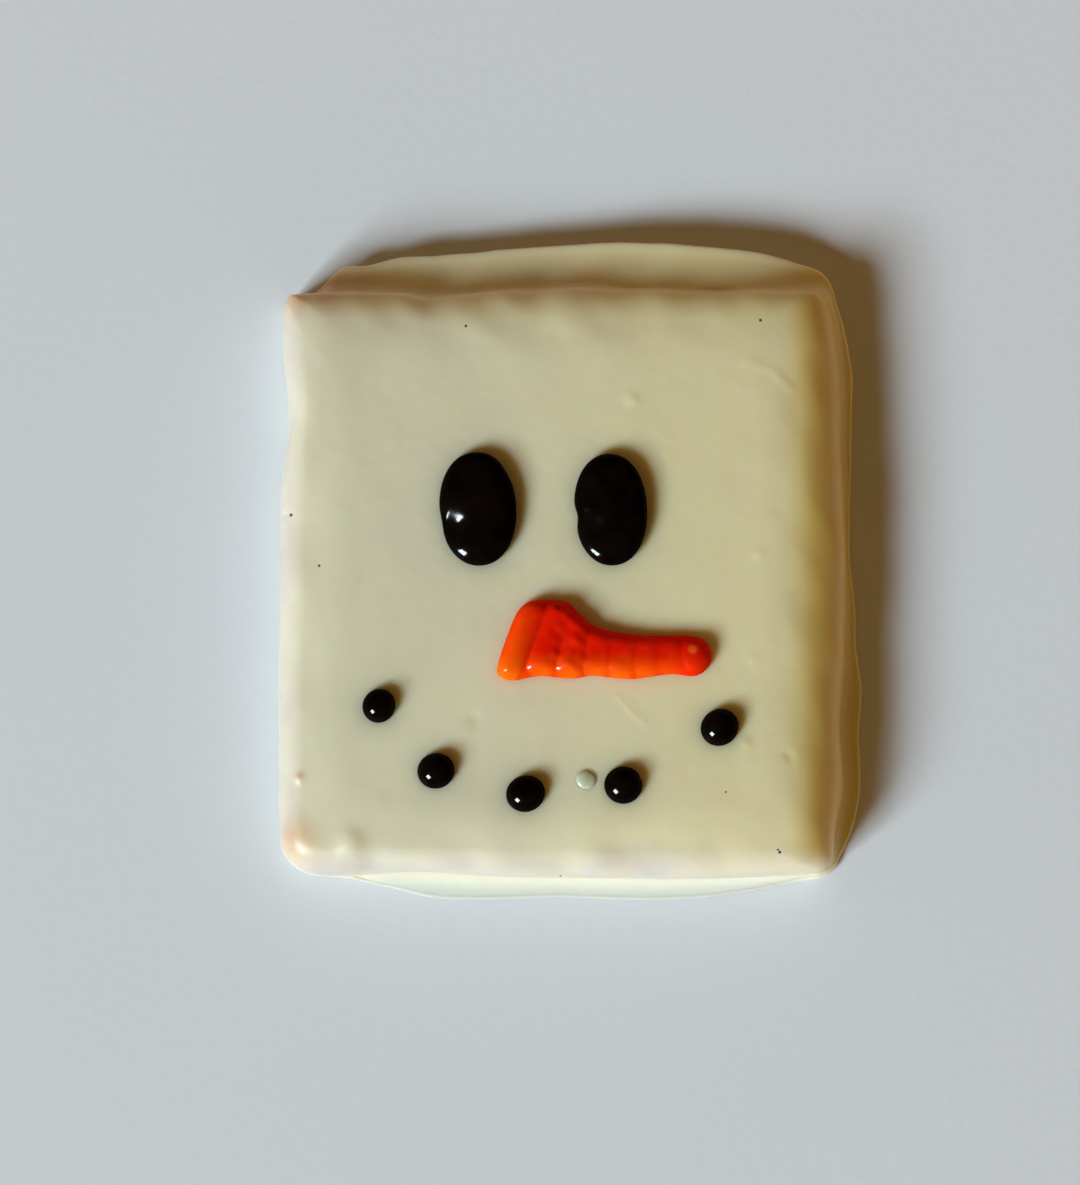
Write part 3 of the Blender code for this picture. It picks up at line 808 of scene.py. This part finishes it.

* * *

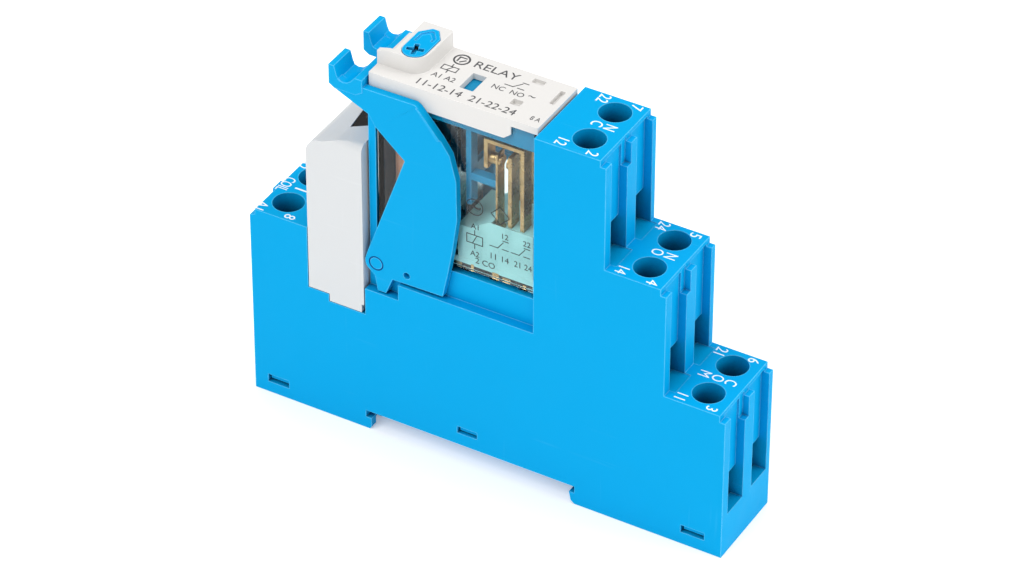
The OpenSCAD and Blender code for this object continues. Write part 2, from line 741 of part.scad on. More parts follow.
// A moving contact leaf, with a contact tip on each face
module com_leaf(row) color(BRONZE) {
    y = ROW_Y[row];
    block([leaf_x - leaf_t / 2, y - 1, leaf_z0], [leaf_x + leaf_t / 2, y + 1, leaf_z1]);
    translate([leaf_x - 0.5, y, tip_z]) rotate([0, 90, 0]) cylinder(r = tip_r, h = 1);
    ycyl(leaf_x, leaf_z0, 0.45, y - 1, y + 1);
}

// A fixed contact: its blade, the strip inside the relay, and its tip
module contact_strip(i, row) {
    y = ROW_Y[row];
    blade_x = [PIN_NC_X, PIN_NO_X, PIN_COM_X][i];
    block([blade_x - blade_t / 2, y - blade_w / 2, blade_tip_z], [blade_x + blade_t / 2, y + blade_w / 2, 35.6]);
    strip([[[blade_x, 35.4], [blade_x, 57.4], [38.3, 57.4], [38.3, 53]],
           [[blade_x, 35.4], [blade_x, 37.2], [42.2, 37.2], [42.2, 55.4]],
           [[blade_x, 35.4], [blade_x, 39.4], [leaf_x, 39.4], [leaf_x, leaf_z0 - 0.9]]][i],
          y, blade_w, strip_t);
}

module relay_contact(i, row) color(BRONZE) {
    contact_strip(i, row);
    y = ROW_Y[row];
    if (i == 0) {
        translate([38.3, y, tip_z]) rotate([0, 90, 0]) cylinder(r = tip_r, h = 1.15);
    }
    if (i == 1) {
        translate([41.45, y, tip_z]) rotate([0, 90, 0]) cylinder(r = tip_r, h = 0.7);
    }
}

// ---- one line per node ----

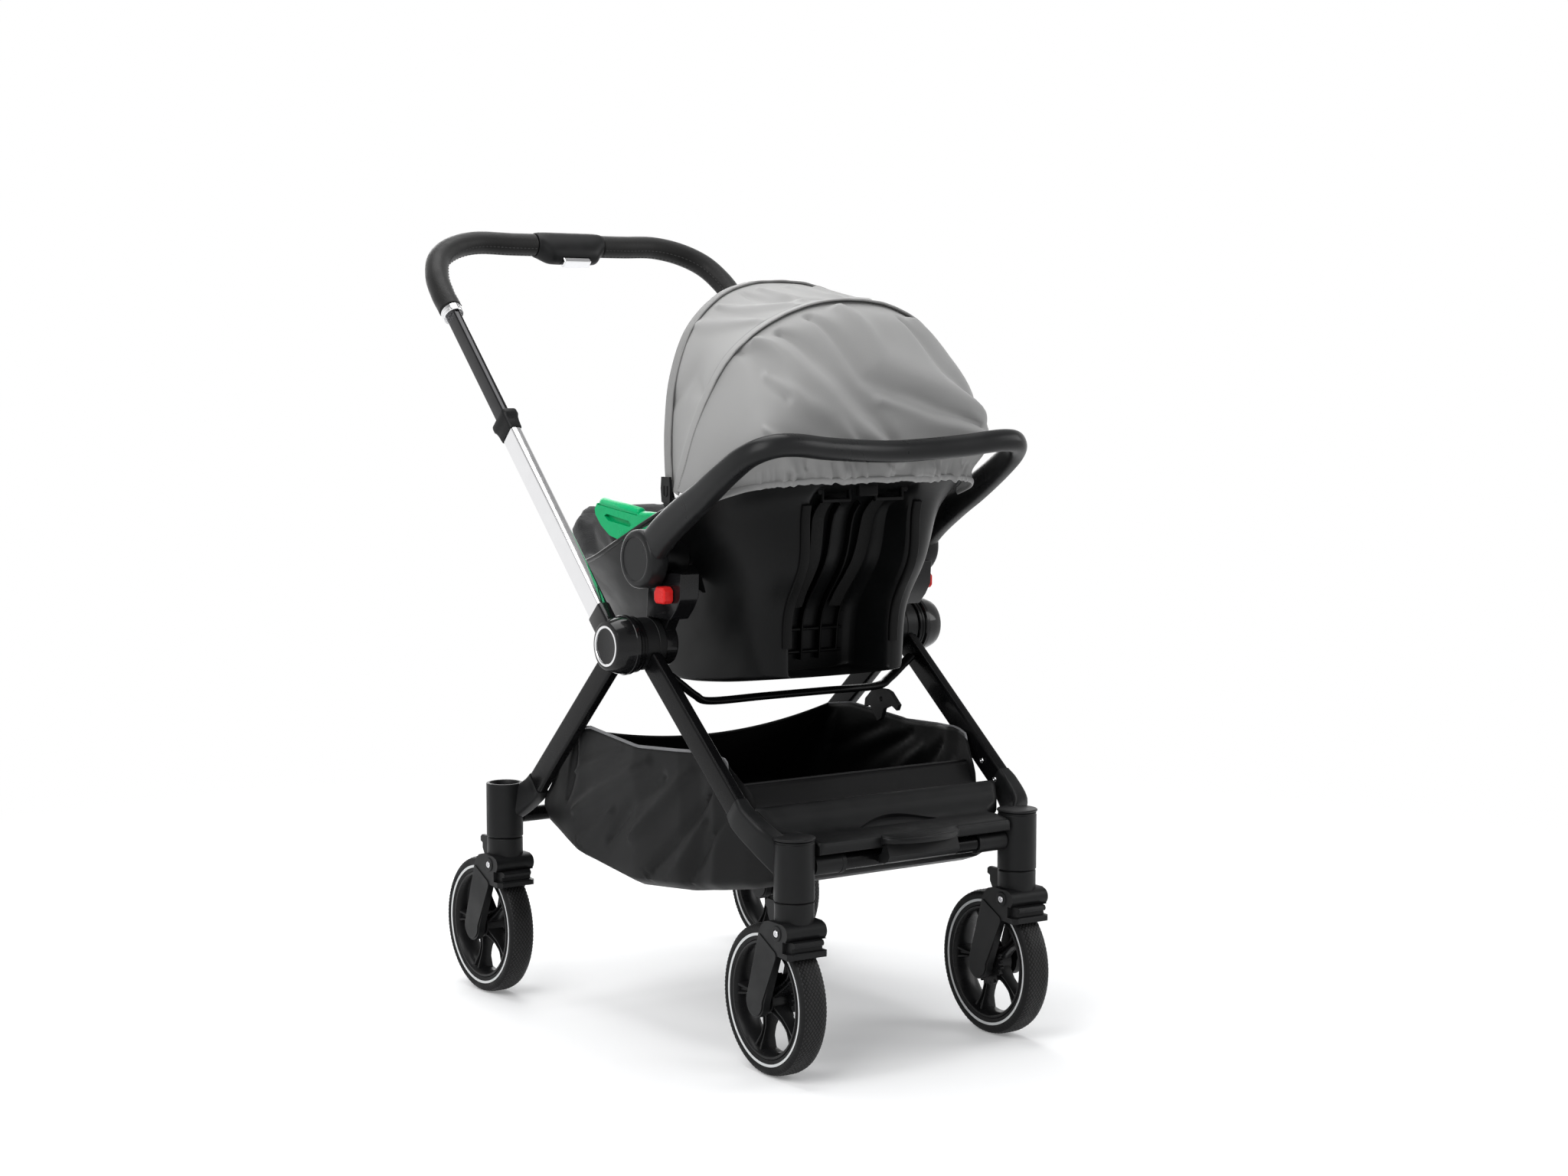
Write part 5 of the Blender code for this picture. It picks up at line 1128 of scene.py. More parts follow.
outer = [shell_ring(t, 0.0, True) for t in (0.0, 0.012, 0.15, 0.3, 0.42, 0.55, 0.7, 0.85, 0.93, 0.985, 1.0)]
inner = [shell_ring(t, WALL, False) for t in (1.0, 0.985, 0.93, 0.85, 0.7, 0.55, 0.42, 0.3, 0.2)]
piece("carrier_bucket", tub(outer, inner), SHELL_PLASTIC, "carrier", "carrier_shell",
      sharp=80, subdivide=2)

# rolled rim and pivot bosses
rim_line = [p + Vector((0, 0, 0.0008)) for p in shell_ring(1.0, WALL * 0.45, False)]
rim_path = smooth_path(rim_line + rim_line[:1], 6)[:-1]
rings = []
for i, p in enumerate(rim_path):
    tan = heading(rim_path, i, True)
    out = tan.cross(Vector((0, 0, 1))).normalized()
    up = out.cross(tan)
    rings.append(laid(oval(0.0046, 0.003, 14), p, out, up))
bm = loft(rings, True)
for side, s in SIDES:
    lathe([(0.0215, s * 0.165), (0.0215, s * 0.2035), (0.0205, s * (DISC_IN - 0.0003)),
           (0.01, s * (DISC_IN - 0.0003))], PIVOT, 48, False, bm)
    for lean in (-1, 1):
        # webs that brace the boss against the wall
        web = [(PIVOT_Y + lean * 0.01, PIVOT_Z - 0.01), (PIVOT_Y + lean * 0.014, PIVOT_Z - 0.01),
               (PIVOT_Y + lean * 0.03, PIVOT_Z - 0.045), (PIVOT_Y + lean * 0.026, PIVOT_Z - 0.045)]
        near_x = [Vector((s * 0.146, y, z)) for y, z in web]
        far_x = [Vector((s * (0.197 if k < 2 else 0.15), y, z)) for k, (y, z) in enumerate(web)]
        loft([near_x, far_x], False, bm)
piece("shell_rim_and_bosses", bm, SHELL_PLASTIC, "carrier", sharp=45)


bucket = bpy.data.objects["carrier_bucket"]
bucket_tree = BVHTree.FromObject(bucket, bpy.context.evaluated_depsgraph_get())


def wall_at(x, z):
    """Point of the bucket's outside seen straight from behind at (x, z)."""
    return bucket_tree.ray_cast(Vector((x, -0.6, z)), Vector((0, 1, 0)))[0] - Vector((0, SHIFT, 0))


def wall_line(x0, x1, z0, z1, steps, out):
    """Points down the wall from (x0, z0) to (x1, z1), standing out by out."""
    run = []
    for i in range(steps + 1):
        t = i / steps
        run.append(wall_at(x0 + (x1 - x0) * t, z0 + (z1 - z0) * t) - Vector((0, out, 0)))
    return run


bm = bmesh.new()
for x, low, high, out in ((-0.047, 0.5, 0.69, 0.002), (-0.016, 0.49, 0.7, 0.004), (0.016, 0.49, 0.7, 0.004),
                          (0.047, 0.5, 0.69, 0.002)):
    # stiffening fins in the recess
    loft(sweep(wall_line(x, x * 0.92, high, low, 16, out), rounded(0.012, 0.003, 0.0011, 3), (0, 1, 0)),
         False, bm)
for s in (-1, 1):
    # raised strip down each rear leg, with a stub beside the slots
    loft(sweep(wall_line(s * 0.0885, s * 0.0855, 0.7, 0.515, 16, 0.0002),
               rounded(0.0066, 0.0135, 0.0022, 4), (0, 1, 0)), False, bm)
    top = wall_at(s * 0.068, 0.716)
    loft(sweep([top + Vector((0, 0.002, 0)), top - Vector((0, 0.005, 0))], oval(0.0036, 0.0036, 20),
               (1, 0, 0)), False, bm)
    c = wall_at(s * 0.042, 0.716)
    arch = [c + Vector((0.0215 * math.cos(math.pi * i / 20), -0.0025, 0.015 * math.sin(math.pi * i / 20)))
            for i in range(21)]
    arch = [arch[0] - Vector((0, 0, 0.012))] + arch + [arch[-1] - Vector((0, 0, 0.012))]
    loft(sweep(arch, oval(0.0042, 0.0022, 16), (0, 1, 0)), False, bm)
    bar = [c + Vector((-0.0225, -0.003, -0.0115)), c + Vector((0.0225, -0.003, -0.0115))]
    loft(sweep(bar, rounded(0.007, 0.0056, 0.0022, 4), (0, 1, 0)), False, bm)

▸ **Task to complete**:
Search the data for the word "this" and copy each line where it appears.

▸ **Answer**:
Write part 3 of the Blender code for this picture. It picks up at line 808 of scene.py. This part finishes it.
The OpenSCAD and Blender code for this object continues. Write part 2, from line 741 of part.scad on. More parts follow.
Write part 5 of the Blender code for this picture. It picks up at line 1128 of scene.py. More parts follow.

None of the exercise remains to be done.